Сказано с ухмылкой. Он, видимо, знает, что я получаю письма на имя Кларка, Клерка, Леклерка и Гиддингза. Наверняка интересовался у синьоры Праски, а она, будучи женщиной достопочтенной и богобоязненной, все ему разболтала — ведь это ее пастырь, а она — пожилая женщина, и вера ее в таких людей безоговорочна. А вот я не склонен к безоглядному доверию.
— Вы с самого начала хотели быть художником? — спрашивает падре.
— Других вариантов я не рассматривал.
— А стоило бы. Убежден, что у вас есть и другие таланты. Что вы можете управляться не только с кистью и бумагой, акватинтой и карандашом. Вы бы попробовали еще что-нибудь. У вас руки ремесленника, не художника.
Я ничем не выдаю замешательства. Слишком близко он подошел к истине.
— Вам бы создавать что-нибудь настоящее. Красивые вещи… Это может оказаться прибыльнее, чем рисовать картинки с насекомыми. Вряд ли на них разбогатеешь.
— Никогда не разбогатеешь.
— А может, вы и так богаты? — предполагает он.
— Не меньше вашего, мой друг.
Он безмятежно смеется.
— Я неизмеримо богат. У меня полные погреба Бога.
— Тогда я, пожалуй, беднее, — сознаюсь я. — Как раз этой-то ценности у меня и нет.
Я отпиваю коньяк.
— Вы бы могли… — начинает падре и останавливается. Он уже давно понял, что переубеждать грешника за фазаном и бренди — дело безнадежное.
— А какие такие вещи мне, по-вашему, стоило бы создавать?
— Украшения. Вам бы стать ювелиром. Быстро разбогатеете. С вашими рисовальными талантами… А еще вы можете рисовать деньги.
Он бросает на меня острый взгляд. У меня пробегает мысль: если убрать занавеску с окошечка в исповедальне, именно таким взглядом он и будет смотреть на грешников, пришедших к нему за отпущением грехов и епитимьей. Многолетний опыт научил его проникать взором за маску.
— А вот это уже настоящий грех. — Я пытаюсь обратить его тонкое замечание в шутку. — Похуже, чем предаваться чревоугодию за столом антихриста.
Я чувствую, что падре знает: со мной что-то не так. Он знает, что у меня есть деньги. Знает, что на картинки с изображением бабочек-парусников не проживешь. Нужно удвоить осторожность.
— Я уже не молод. У меня есть сбережения. С прошлой работы.
— А что это была за работа?
Вопрос он задает без всяких экивоков.

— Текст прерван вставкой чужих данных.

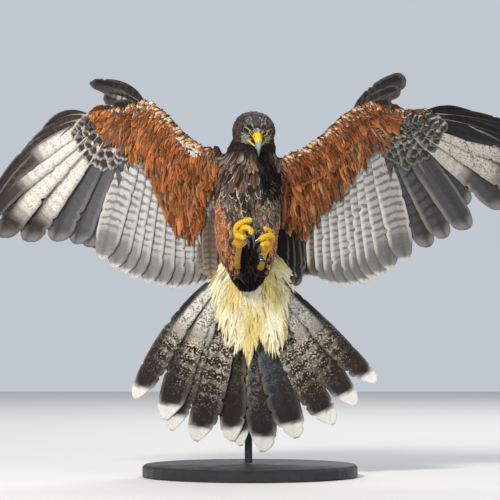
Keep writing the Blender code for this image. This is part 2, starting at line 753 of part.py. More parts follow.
# Trunk, neck and head are one body parted by two level cuts
trunk = make_trunk()
trunk_grown = grown(trunk, GAP)
skull = make_skull()
extras = []
for side, sign in (("right", -1.0), ("left", 1.0)):
    at = head_point(EYE_AT[0], sign * EYE_AT[1], EYE_AT[2])
    look = (at - Vector(HEAD_CENTRE)).normalized()
    look = (look + side_axis * sign * 0.55).normalized()
    extras.append(ring_loop("lid", at + look * 2.6, look, 5.9, LID_THICK))
    brow = tube("brow", [head_point(9.0, sign * 21.5, 15.0), head_point(17.0, sign * 20.5, 16.2),
                         head_point(25.0, sign * 15.5, 13.6), head_point(30.0, sign * 9.0, 10.0)],
                [2.0, 3.6, 3.2, 1.6], 6)
    extras.append(brow)
    gape = tube("gape", [head_point(19.0, sign * 16.5, -2.5), head_point(26.0, sign * 11.5, -3.8),
                         head_point(32.0, sign * 7.0, -4.6)], [1.3, 2.0, 1.4], 5)
    extras.append(gape)
    cheek = ellipsoid("cheek", head_point(6.0, sign * 17.0, -9.0), (14.0, 9.5, 12.0),
                      (forward_axis, side_axis, up_axis), 10, 6)
    extras.append(cheek)
extras.append(ellipsoid("chin", head_point(20.0, 0, -9.0), (15.0, 10.0, 9.0),
                        (forward_axis, side_axis, up_axis), 10, 6))
core = skull
copy = bpy.data.objects.new("trunk_copy", trunk.data.copy())
bpy.context.scene.collection.objects.link(copy)
combine(core, extras + [copy], "UNION")
head_level = Vector((0, 0, HEAD_CUT))
tilt = Vector((0.0, -0.45, 1.0)).normalized()

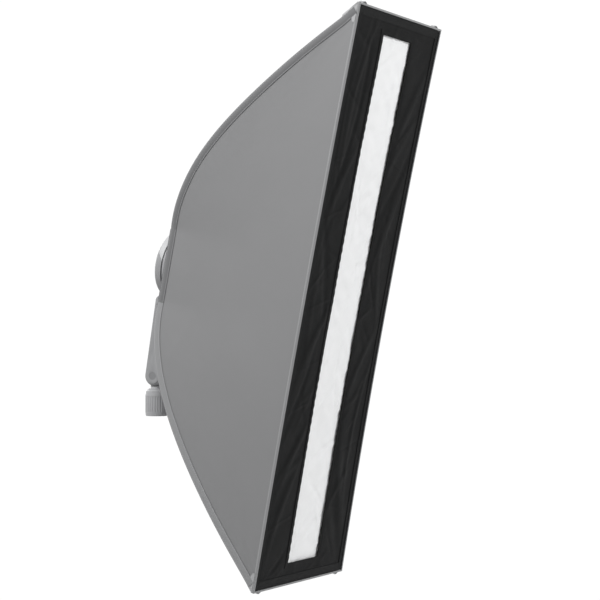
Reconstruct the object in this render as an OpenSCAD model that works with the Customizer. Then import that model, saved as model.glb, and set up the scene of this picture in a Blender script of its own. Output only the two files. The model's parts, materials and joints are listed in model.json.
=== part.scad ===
// Strip softbox: four folding rods on a turning speed ring, carried by a tilting stand arm.
// Part frame: +Z up the stand axis, origin at the mouth of the stand socket, light leaves towards -Y.
// Box frame: x across the width, y back from the front opening, z along the length.
// Everything above the tilt pivot is drawn in the box frame and placed by in_box_frame().

/* [Front] */
// Width of the front opening
front_w = 300; // [290:2:310]
// Length of the front opening
front_l = 900; // [880:5:920]
// Width of the slit in the strip mask
slit_w = 100; // [60:5:120]
// Length of the slit in the strip mask
slit_l = 828; // [700:4:840]
// Depth of the fabric lip round the opening
lip_depth = 6; // [6:0.5:8]

/* [Box] */
// Depth from the front opening to the speed ring
box_depth = 312; // [308:1:316]
// Width of the rear panel round the speed ring
rear_w = 108; // [108:1:114]
// Length of the rear panel round the speed ring
rear_l = 112; // [112:1:114]
// Thickness of the fabric
fabric_t = 1; // [0.8:0.1:1.2]

/* [Speed ring] */
// Bore that takes the flash head
head_bore_d = 76; // [74:0.5:77]
// Outer diameter of the speed ring
ring_d = 105; // [104.5:0.5:105]
// Outer diameter of the ring covers
cover_d = 109; // [108.5:0.5:109.5]

/* [Rods] */
// Diameter of a fibreglass rod
rod_d = 5.2; // [4.8:0.1:5.4]
// Straight length of a rod inside its ferrule
ferrule_l = 34; // [30:1:36]

/* [Arm] */
// Distance from the speed ring's axis down to the tilt pivot
arm_drop = 187; // [180:1:200]
// Forward tilt of the box against the stand axis
tilt_deg = 11.5; // [0:0.5:20]
// Height of the tilt pivot above the socket mouth
pivot_h = 66; // [64:1:70]
// Radius of the arm's round lower end
arm_end_r = 16; // [16:0.5:17]
// Radius of the arm's upper end
arm_top_r = 7.5; // [7:0.5:8]

/* [Stand socket] */
// Diameter of the lighting stud that the socket takes
stud_d = 16; // [15.9:0.1:16.1]
// Outer diameter of the ribbed clamp collar
collar_d = 36.6; // [36:0.2:38]
// Height of the ribbed clamp collar
collar_h = 44; // [42:1:44]
// Number of ribs round the clamp collar
rib_count = 26; // [20:1:28]

/* [Hidden] */
$fn = 64;

// Colours
grey_fabric = [0.56, 0.56, 0.57];
light_fabric = [0.70, 0.70, 0.71];
black_fabric = [0.08, 0.08, 0.09];
white_fabric = [0.95, 0.95, 0.96];
light_plastic = [0.66, 0.67, 0.68];
dark_plastic = [0.50, 0.50, 0.51];
black_plastic = [0.12, 0.12, 0.13];
steel = [0.75, 0.75, 0.77];

// Small clearances
run = 0.06;         // radial play of a turning fit
gap = 0.3;          // air between neighbours that move
screw_play = 0.1;   // radial play round a screw

// Layers of the speed ring along the box's y axis, front to back
ring_front = box_depth;
flange_t = 7;
felt_t = 0.5;
bracket_y = ring_front + flange_t + felt_t + 0.1;
bracket_t = 9;
spigot_end = bracket_y + bracket_t + gap;
retainer_t = 2.8;
cover_end = spigot_end + retainer_t + 0.6;
spigot_r = 44.3;
bracket_r = 50;
bracket_bore_r = spigot_r + run;
lip_r = 31;
panel_hole_r = 43;
hinge_ring_r = 52;
hinge_ring_t = 5;
hinge_ring_y = ring_front - fabric_t - gap - hinge_ring_t;

// Rod hinges
hinge_x = 35;
hinge_y = hinge_ring_y - 8.5;
hinge_z = 38;
eye_r = 7;
eye_w = 6;
ear_t = 3;
ear_r = 6;
pin_r = 2;
hinge = [hinge_x, hinge_y, hinge_z];

// Release buttons
button_travel = 2.5;
button_bar_z = hinge_z + eye_r + 0.2;
button_bar_t = 4;
button_bar_x = hinge_x - eye_w / 2 - ear_t - 0.5;
spring_x = 18;
spring_seat_z = hinge_z - 4;

// Seam line of the upper right edge, from the rear panel out to the front corner
seam_root = [rear_w / 2, ring_front + 1, rear_l / 2 + 5];
seam_tip = [front_w / 2, lip_depth, front_l / 2];
seam_mid_z = 216;
seam_mid_x = seam_root[0] + (seam_tip[0] - seam_root[0])
    * (seam_mid_z - seam_root[2]) / (seam_tip[2] - seam_root[2]);
seam_mid = [seam_mid_x, ring_front - 8, seam_mid_z];
function bow(a, b, c, t) = (1 - t) * (1 - t) * a + 2 * t * (1 - t) * b + t * t * c;
function seam(t) = bow(seam_root, seam_mid, seam_tip, t);
seam_steps = 20;
side_last = 0.985;

// Centre line of a rod: straight in its ferrule, then one bow to the front corner
function unit(v) = v / norm(v);
rod_r = rod_d / 2;
rod_mid = [seam_mid[0] - 8, seam_mid[1] - 6, seam_mid[2] - 4];
rod_end = [seam_tip[0] - 9, seam_tip[1] + 4, seam_tip[2] - 11];
rod_dir = unit(rod_mid - hinge);
rod_bend = hinge + ferrule_l * rod_dir;
tip_dir = unit(rod_end - rod_mid);
rod_normal = unit(cross(rod_mid - hinge, rod_end - rod_mid));
function rod_point(t) = bow(rod_bend, rod_mid, rod_end, t);
function rod_run(t) = unit((1 - t) * (rod_mid - rod_bend) + t * (rod_end - rod_mid));
rod_steps = 20;
sleeve_r = rod_r + 1.2;
tip_cap_r = 3.5;
tip_cap_l = 12;
pocket_r = 4.9;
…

Это человек без двойного дна, и тем не менее я не могу полностью ему доверять. Он никогда меня не выдаст, и все-таки лучше ему не знать, более того — даже и не догадываться.
— Да всякая разная. Одно время у меня было ателье…
Это ложь. Но падре проглатывает ее, потому что я вроде как обезоружил его своей искренностью.
— Я так и знал! — Он просто в восторге от своей дедукции. — У вас руки как у хорошего портного. Вот вы бы этим снова и занялись. Шить одежду — прибыльное дело.
Он одаривает меня широкой улыбкой и поднимает бокал, предлагая безмолвный тост — то ли за мои таланты портного, то ли за свои — сыщика. Я не могу понять, за что именно, и просто повторяю его жест.
А потом, пожелав падре Бенедетто спокойной ночи, я возвращаюсь по темному переулку на Виа дель Оролоджо и прокручиваю в голове наш разговор. Мне очень нравится этот святой отец, но подпускать его слишком близко нельзя. Он ни в коем случае не должен узнать правду.